Fatal Error with SphinxMWSearch[edit]

Hey I'm having a fatal error also. I'm using MW 1.16 with the latest sphinx (downloaded on 10/12/11)

 Fatal error: Can not call constructor in /var/www/mediawiki-1.16.2/extensions/SphinxSearch/SphinxMWSearch.php on line 23

Line 23 is (if I counted right):

 parent::__construct( $db );

I don't know if it matters, but the download link said:

 A snapshot of version r77506 of the SphinxSearch extension for MediaWiki 1.17.x has been created. Your download should start automatically in 5 seconds. 

I'm using Mediawiki 1.16, but the wiki page says it's compatible. Thanks

Search weights Problem[edit]

Im running SphinxSearch 0.9.9 on mediawiki 1.16. It works fine (at least it looks like). but when the change on my localsettings to "$wgSphinxSearch_weights = SPH_MATCH_PHRASE;" for example, the search stops working (in fact, if i define any value to $wgSphinxSearch_weights the search stops working). - Miguel (20-02-2011)

Proper values for that variable are something like:
$wgSphinxSearch_weights = array(
	'old_text' => 1,
	'page_title' => 100
);
Perhaps you wanted to change $wgSphinxSearch_mode instead? Note that in the latest version you can do a phrase search by enclosing the words in double quotes. Svemir Brkic 03:26, 10 September 2011 (UTC)Reply

Call to undefined method SphinxSearch:transformSearchTerm()[edit]

Mediawiki 1.16.4, SphinxSearch Extension HEAD as of 11/05/2011. Special page sphinx search works, trying to use search on left-hand side provides the error:

 Fatal error: Call to undefined method SphinxSearch::transformSearchTerm() in 
 C:\xampp\htdocs\includes\specials\SpecialSearch.php on line 127

Fixed, this happens if you declare $wgSearchType after the require_once line this error will occur.

Sphinx 2.0.1 and compat_sphinxql_magics[edit]

While testing 2.0.1, an issue appeared when compat_sphinxql_magics [1] is set to 0, while compat_sphinxql_magics = 1 still works.
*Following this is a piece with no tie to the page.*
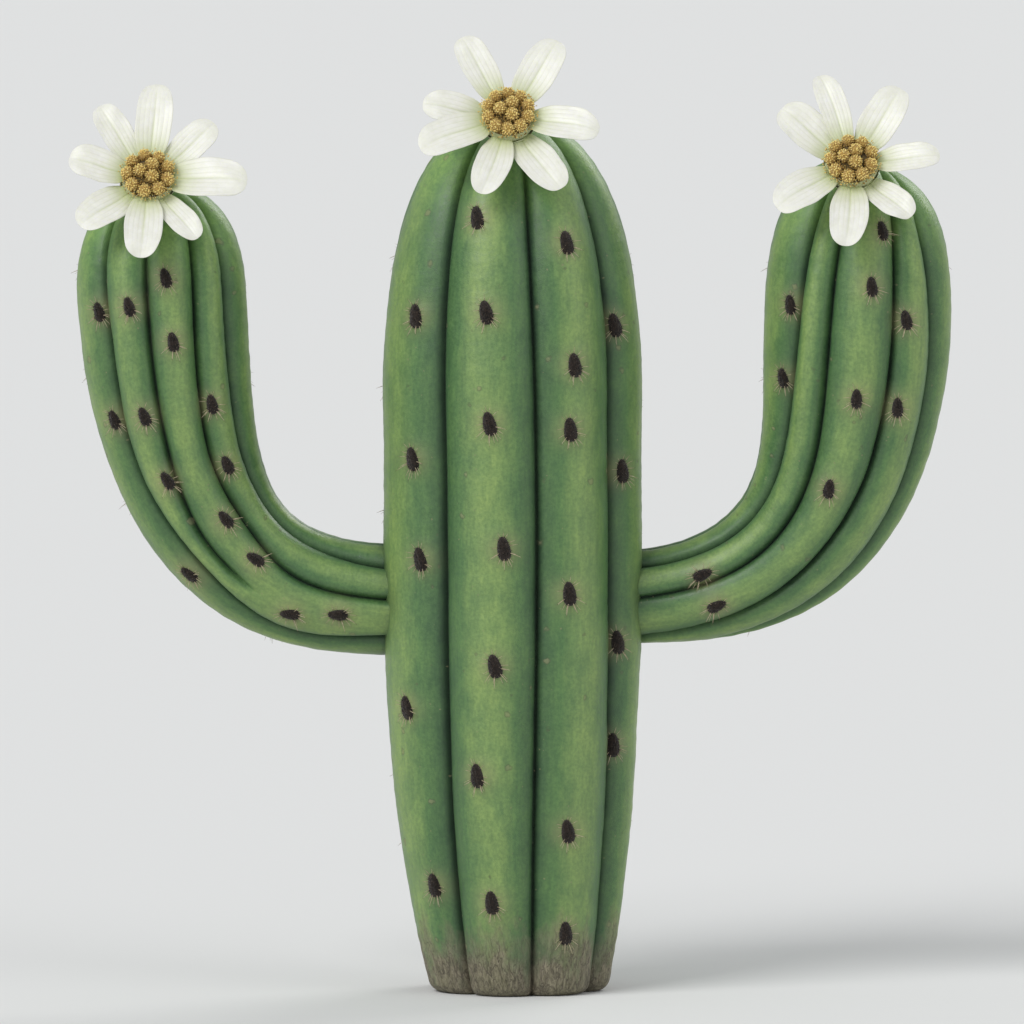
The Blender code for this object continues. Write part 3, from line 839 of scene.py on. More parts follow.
print("shades across a rib:", len(RIB_COLOURS_AND_SHADE))

# %% [markdown]
# ## Wear on the skin
#
# Then comes what time adds. Each kind of wear is a mask, and the mask drives a colour, a roughness
# and a height together, because a scar that is only painted looks like paint.
#
# Cork is found only near the ground, and its cracks are the costliest pattern here. The faces of the
# foot therefore have a material of their own: the same green, plus cork. Higher up the cork's mask is
# zero, so the two materials meet with no seam.

# %% Scars and cork
STRAW = (0.340, 0.320, 0.150, 1)
SCAR, SCAR_RIM = (0.270, 0.250, 0.140, 1), (0.075, 0.085, 0.040, 1)
CORK, OLD_CORK = (0.290, 0.245, 0.175, 1), (0.130, 0.103, 0.070, 1)
CRACK = (0.040, 0.030, 0.022, 1)
BIG_SCARS = {"Scale": 17, "Radius": 0.14, "Softness": 0.06, "Share": 0.32}
SMALL_SCARS = {"Scale": 55, "Radius": 0.16, "Softness": 0.08, "Share": 0.22}
FISSURES = {"Scale": 13, "Stretch": 4.5, "Width": 0.045}
BARK = {"Light": CORK, "Dark": OLD_CORK, "Scale": 22, "Stretch": 4}
HALO_SHARE, SCAR_SHARE, CORK_SHARE, CRACK_SHARE = 0.55, 0.5, 0.88, 0.75
SCAR_HEIGHT = 0.5  # of the skin's bump
CORK_CLIMB, CLIMB_FROM = 0.25, 0.6  # how much the crest adds to the cork, and from where on it does
CORK_PATCHES = 0.5  # how much the patches do
CORK_EDGE = (0.36, 0.92)  # where cork begins and where it is whole


def add_scars(tree, grown, colour):
    """The colour with scars and haloes on it, the scars' mask and their height."""
    halo = times(tree, attribute(tree, "halo"), HALO_SHARE)
    colour = blend_colours(tree, halo, colour, STRAW)
    big = use_group(tree, spots, {"Place": grown, **BIG_SCARS})
    small = use_group(tree, spots, {"Place": grown, **SMALL_SCARS})
    scars = maths(tree, "MAXIMUM", big["Mask"], small["Mask"])
    colour = blend_colours(tree, times(tree, big["Rim"], SCAR_SHARE), colour, SCAR_RIM)
    colour = blend_colours(tree, times(tree, scars, SCAR_SHARE), colour, SCAR)
    height = times(tree, minus(tree, big["Mask"], big["Rim"]), SCAR_HEIGHT)
    return colour, scars, height


def add_cork(tree, grown, colour, patchy):
    """The colour with cracked cork over it, the cork's mask and its cracks."""
    climb = times(tree, minus(tree, attribute(tree, "crest"), CLIMB_FROM), CORK_CLIMB)
    corky = plus(tree, attribute(tree, "age"), times(tree, patchy, CORK_PATCHES))
    corky = remap(tree, plus(tree, corky, climb), *CORK_EDGE)
    fissures = use_group(tree, cracks, {"Place": grown, **FISSURES})["Mask"]
    fissures = times(tree, fissures, corky)
    bark = use_group(tree, mottle, {"Place": grown, **BARK})["Colour"]
    colour = blend_colours(tree, times(tree, corky, CORK_SHARE), colour, bark)
    colour = blend_colours(tree, times(tree, fissures, CRACK_SHARE), colour, CRACK)
    return colour, corky, fissures


print("rules for scars and cork ready")

# %% [markdown]
# ## The skin, layer on layer
#
# The layers go over each other as they come on the plant: green, scars, and at the foot cork. The masks
# that colour them roughen and raise them too. Wax gives the skin a thin satin coat. The bottom of a
# groove is kept dull, because a shine there would draw a bright line down the dark.

# %% Skin materials
PORES = {"Scale": 300, "Pits": 0.6, "Stretch": 1.4}
FOLDS = {"Spacing": 0.021, "Wander": 0.10}
FOLD_HEIGHT = 0.16
FISSURE_DEPTH = 2.4
# how much painted shade darkens the skin where an arm meets the trunk
JOIN_SHADE_SHARE = 0.6
DULL_BELOW = 0.3  # share of the way up a rib
LEAST_ROUGHNESS = 0.39
DULL_ROUGHNESS, FLECK_ROUGHNESS, DRY_ROUGHNESS = 0.5, 0.16, 0.3  # what each adds to it


def skin_material(name, corked):
    material, tree, shader = new_material(name, Coat_Weight=0.12, Coat_Roughness=0.34)
    grown = add_node(tree, "ShaderNodeAttribute", attribute_name="grown").outputs["Vector"]
    colour, patchy, flecks = rib_green_and_shade(tree, grown)
    colour, scars, height = add_scars(tree, grown, colour)
    dry = scars
    pores = use_group(tree, grain, {"Place": grown, **PORES})
    folds = use_group(tree, ripples, {"Place": grown, **FOLDS})["Height"]
    folds = times(tree, folds, times(tree, attribute(tree, "crest"), FOLD_HEIGHT))
    height = plus(tree, height, plus(tree, pores["Height"], folds))
    if corked:
        colour, corky, fissures = add_cork(tree, grown, colour, patchy)
        dry = maths(tree, "MAXIMUM", scars, corky)
        height = minus(tree, height, times(tree, fissures, FISSURE_DEPTH))
    # Painted shade where an arm meets the trunk: the skin darkens towards the groove's colour.
    join_shade = times(tree, attribute(tree, "join"), JOIN_SHADE_SHARE)
    colour = blend_colours(tree, join_shade, colour, GROOVE_GREEN_AND_SHADE)
    deep = remap(tree, attribute(tree, "crest"), DULL_BELOW, 0, DULL_ROUGHNESS)
    rough = uneven(tree, flecks, plus(tree, deep, LEAST_ROUGHNESS), FLECK_ROUGHNESS)
    rough = plus(tree, rough, times(tree, dry, DRY_ROUGHNESS))
    finish_material(tree, shader, colour, rough, height, strength=0.5, distance=0.0012)
    return material


skin = skin_material("waxy skin", corked=False)
foot_skin = skin_material("corky skin", corked=True)
print("materials:", skin.name, foot_skin.name)

# %% [markdown]
# ## Trunk and arms
#
# Each skin is a grid: rings up the limb, and points round each ring that lie close together in the
# grooves, where the form turns quickly, and further apart over the crests. Every arm is one skin
# from inside the trunk to its tip, because the real plant has no seam at the bend, and so it stands
# for both solids of that arm.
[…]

Changes in Sphinx 2.0.1 seems to create problems with the current SphinxSearch (Version 0.7.2).

Testing environment: MediaWiki 1.16.1 (r80998), PHP 5.2.13 (apache2handler), MySQL 5.1.44-community, SphinxSearch (Version 0.7.2). --MWJames 09:45, 18 May 2011 (UTC)Reply

That would be an issue in sphinx.conf file itself. Once version 2 becomes more stable, we will update the documentation and default sphinx.conf. Until then you will need to set compat_sphinxql_magics the way you want it. Svemir Brkic 03:29, 10 September 2011 (UTC)Reply

SphinxMWSearch 0.8+[edit]

Search display behaviour different in MW 1.18[edit]

We tested SphinxMWSearch 0.8 in 1.18alpha (r96396) and recognized that the display behaviour have changed. This might be related to the fact that the search string works now with &profile=all&redirs=1 parameter instead of listing every single namespace as in 1.17. The 1.18 search-URL looks like title=Special:Search&search=<...>&fulltext=Search&profile=all&redirs=1. Also see Manual:Hooks/SpecialSearchSetupEngine and Manual:Hooks/SpecialSearchProfileForm --MWJames 08:26, 7 September 2011 (UTC)Reply

I am not sure what to make of this comment. Is the change in display behavior a problem that needs to be fixed? What should I be looking for? Svemir Brkic 03:02, 9 September 2011 (UTC)Reply

I am facing same issue in url redirection, searching from homepage redirects to index.php?title=Special%3ASearch&search=test but with no results and if I search again from the redirected search it redirects to ?title=Special%3ASearch&redirs=0&search=test&fulltext=Search&ns0=1 and gives result what can be the reason, i have checked sphinx properly and it is configured correctly. User:Jyotir Bhandari

With the official release of 1.18, a bugzilla report has been created bugzilla 32970

Sorting prefix[edit]

Is their a possibility to sort by time created, but instead of changing any option in the LocalSettingsExtension talk:SphinxSearch/archive#Having trouble with the Sort By command a predefined prefix like @tcd (time created descending) or @tca (time created ascending) can be used to change the result display dynamically? Options that might worth considering are:

  • @tcd (time created descending)
  • @tca (time created ascending)
  • @user (last revision user)
  • @lang (language)

Add Support for custom search Targets[edit]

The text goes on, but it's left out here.